Using the “cars” dataset in R, build a linear model for stopping distance as a function of speed and replicate the analysis of your textbook chapter 3 (visualization, quality evaluation of the model, and residual analysis.)
head(cars)
## speed dist
## 1 4 2
## 2 4 10
## 3 7 4
## 4 7 22
## 5 8 16
## 6 9 10
scatter.smooth(cars$speed,cars$dist, main="Speed ~ Distance")
# From the scatter plot we could see some linear relationship between Speed and Distance.
# Next we will check the outliers for both the data points.
par(mfrow=c(1, 2))
boxplot(cars$speed, main="Speed", sub=paste("Outlier rows: ", boxplot.stats(cars$speed)$out))
boxplot(cars$dist, main="Distance", sub=paste("Outlier rows: ", boxplot.stats(cars$dist)$out))
# We do see some outliers for Distance.
# Let us do a density plot to see if response variable are close to normality.
par(mfrow=c(1, 2))
plot(density(cars$speed), main="Density Plot: Speed", ylab="Frequency") # Plot for speed looks normal.
plot(density(cars$dist), main="Density Plot: Speed", ylab="Frequency") # plot for distance skewed towards right.
# Next we will try to build linear model.
linearmodel = lm(cars$dist ~ cars$speed)
print(linearmodel)
##
## Call:
## lm(formula = cars$dist ~ cars$speed)
##
## Coefficients:
## (Intercept) cars$speed
## -17.579 3.932
# From this we can say the following
# Distance = -17.579 + 3.932 * Speed
# From this we can say for a increase in speed of 1 mile per hour,
# the stopping distance increase by 3.9 feet.
summary(linearmodel)
##
## Call:
## lm(formula = cars$dist ~ cars$speed)
##
## Residuals:
## Min 1Q Median 3Q Max
## -29.069 -9.525 -2.272 9.215 43.201
##
## Coefficients:
## Estimate Std. Error t value Pr(>|t|)
## (Intercept) -17.5791 6.7584 -2.601 0.0123 *
## cars$speed 3.9324 0.4155 9.464 1.49e-12 ***
## ---
## Signif. codes: 0 '***' 0.001 '**' 0.01 '*' 0.05 '.' 0.1 ' ' 1
##
## Residual standard error: 15.38 on 48 degrees of freedom
## Multiple R-squared: 0.6511, Adjusted R-squared: 0.6438
## F-statistic: 89.57 on 1 and 48 DF, p-value: 1.49e-12
# Let us see how the Residuals look like,
# Now we will see the partial residual plot to see how the relationship between predictor and independent variable
car::crPlots(linearmodel)
# From the plot we can see there is a deviation from linear relationship.

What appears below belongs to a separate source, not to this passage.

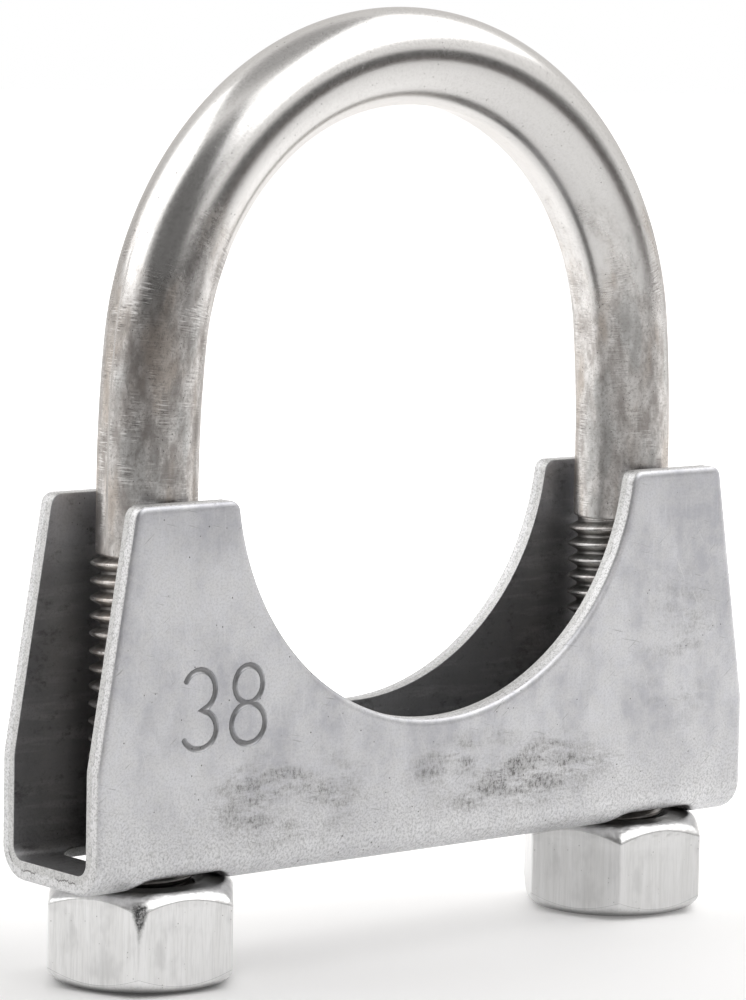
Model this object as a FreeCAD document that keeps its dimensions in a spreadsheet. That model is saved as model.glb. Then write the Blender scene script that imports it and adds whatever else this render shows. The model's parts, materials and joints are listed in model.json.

mean(linearmodel$residuals)
## [1] 8.65974e-17
# Mean of the residuals is less near zero.
par(mfrow=c(2, 2))
hist(linearmodel$residuals)
# There is right skeweness.
plot(linearmodel, which = 1)
qqnorm(linearmodel$residuals)
qqline(linearmodel$residuals)
# The residuals also do not look normal.
From the QQ Plot, we can see at the center the points are little off from the fitted line, i,e there is residuals are not that normally distributed. And also little towards the upper and lower end, there are lot of outliers. We could say that there is no linear relation between Distance as a function of Speed.